Data entries
-- begin --
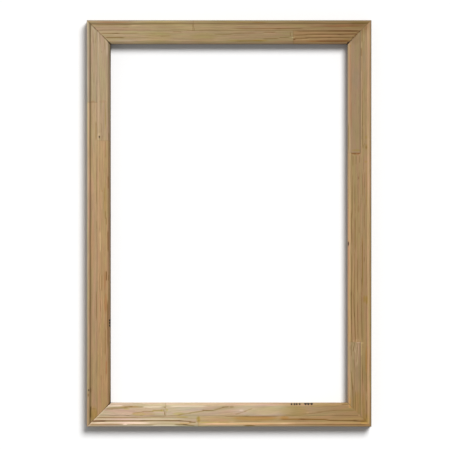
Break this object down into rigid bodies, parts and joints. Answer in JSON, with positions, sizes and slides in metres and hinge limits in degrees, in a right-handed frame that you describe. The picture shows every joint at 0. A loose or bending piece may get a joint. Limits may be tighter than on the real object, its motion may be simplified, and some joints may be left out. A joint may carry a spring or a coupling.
{
  "type": "screen printing frame",
  "caption": "Empty rectangular pine frame for screen printing, with mitred rails, a raised outer bead to stretch mesh over and an open window.",
  "frame": {"origin": "middle of the window, in the plane of the frame's back, which is the middle of the bottom of its box", "axes": "+Z out of the bead face that the mesh is stretched over, +Y along the long rails towards the top rail, +X towards the right rail seen from the bead face"},
  "size_m": [0.35, 0.5, 0.02],
  "materials": {
    "pine_bottom_bead": "planed bare pine, unvarnished",
    "pine_bottom_inner": "planed bare pine, unvarnished",
    "pine_left_bead": "planed bare pine, unvarnished",
    "pine_left_inner": "planed bare pine, unvarnished",
    "pine_right_bead": "planed bare pine, unvarnished",
    "pine_right_inner": "planed bare pine, unvarnished",
    "pine_top_bead": "planed bare pine, unvarnished",
    "pine_top_inner": "planed bare pine, unvarnished",
    "nail_steel": "bright steel strip"
  },
  "bodies": {
    "root": {"bottom_rail_bead_strip_left": "pine_bottom_bead", "bottom_rail_bead_strip_right": "pine_bottom_bead", "bottom_rail_inner_strip_left": "pine_bottom_inner", "bottom_rail_inner_strip_right": "pine_bottom_inner", "left_rail_bead_strip_lower": "pine_left_bead", "left_rail_bead_strip_upper": "pine_left_bead", "left_rail_inner_strip_lower": "pine_left_inner", "left_rail_inner_strip_upper": "pine_left_inner", "right_rail_bead_strip_whole": "pine_right_bead", "right_rail_inner_strip_lower": "pine_right_inner", "right_rail_inner_strip_middle": "pine_right_inner", "right_rail_inner_strip_upper": "pine_right_inner", "top_rail_bead_strip_left": "pine_top_bead", "top_rail_bead_strip_right": "pine_top_bead", "top_rail_inner_strip_left": "pine_top_inner", "top_rail_inner_strip_right": "pine_top_inner", "v_nail_bottom_left_inner": "nail_steel", "v_nail_bottom_left_outer": "nail_steel", "v_nail_bottom_right_inner": "nail_steel", "v_nail_bottom_right_outer": "nail_steel", "v_nail_top_left_inner": "nail_steel", "v_nail_top_left_outer": "nail_steel", "v_nail_top_right_inner": "nail_steel", "v_nail_top_right_outer": "nail_steel"}
  },
  "joints": []
}
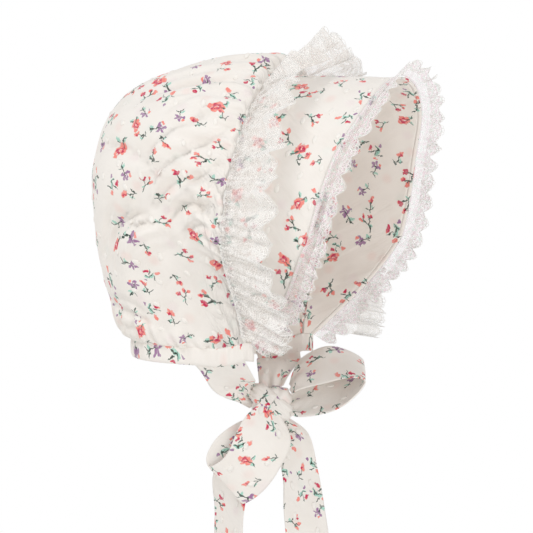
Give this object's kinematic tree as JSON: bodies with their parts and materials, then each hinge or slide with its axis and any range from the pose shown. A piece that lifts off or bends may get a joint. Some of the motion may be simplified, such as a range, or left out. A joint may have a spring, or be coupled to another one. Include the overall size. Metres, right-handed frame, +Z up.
{
  "type": "baby bonnet",
  "caption": "Soft baby bonnet with a gathered crown, a flared brim, lace trims on the brim's edge and seam, a neck band, and ties knotted in a bow.",
  "frame": {"origin": "top of the seam between crown and brim, where a head carries the bonnet", "axes": "+Z up, the face opening looks along -Y, and the wearer's right side is -X"},
  "size_m": [0.1577, 0.1839, 0.2772],
  "materials": {
    "crown_cotton": "matte cotton with woven tufts and a small floral print",
    "brim_cotton": "matte cotton with a small floral print, lined with the same",
    "band_cotton": "matte cotton casing",
    "edge_lace": "open lace with a faint sheen of colour",
    "seam_lace": "soft white net lace",
    "tie_cotton": "matte cotton with a small floral print"
  },
  "bodies": {
    "root": {"crown": "crown_cotton", "neck_band": "band_cotton", "brim": "brim_cotton", "brim_edge_lace": "edge_lace", "seam_lace": "seam_lace", "tie_right": "tie_cotton", "tie_left": "tie_cotton", "knot": "tie_cotton", "loop_front": "tie_cotton", "loop_side": "tie_cotton", "tail_front": "tie_cotton", "tail_rear": "tie_cotton"}
  },
  "joints": []
}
-- end --
Of the lines in this listing, report how many contain the string "piece", and give the number only.

2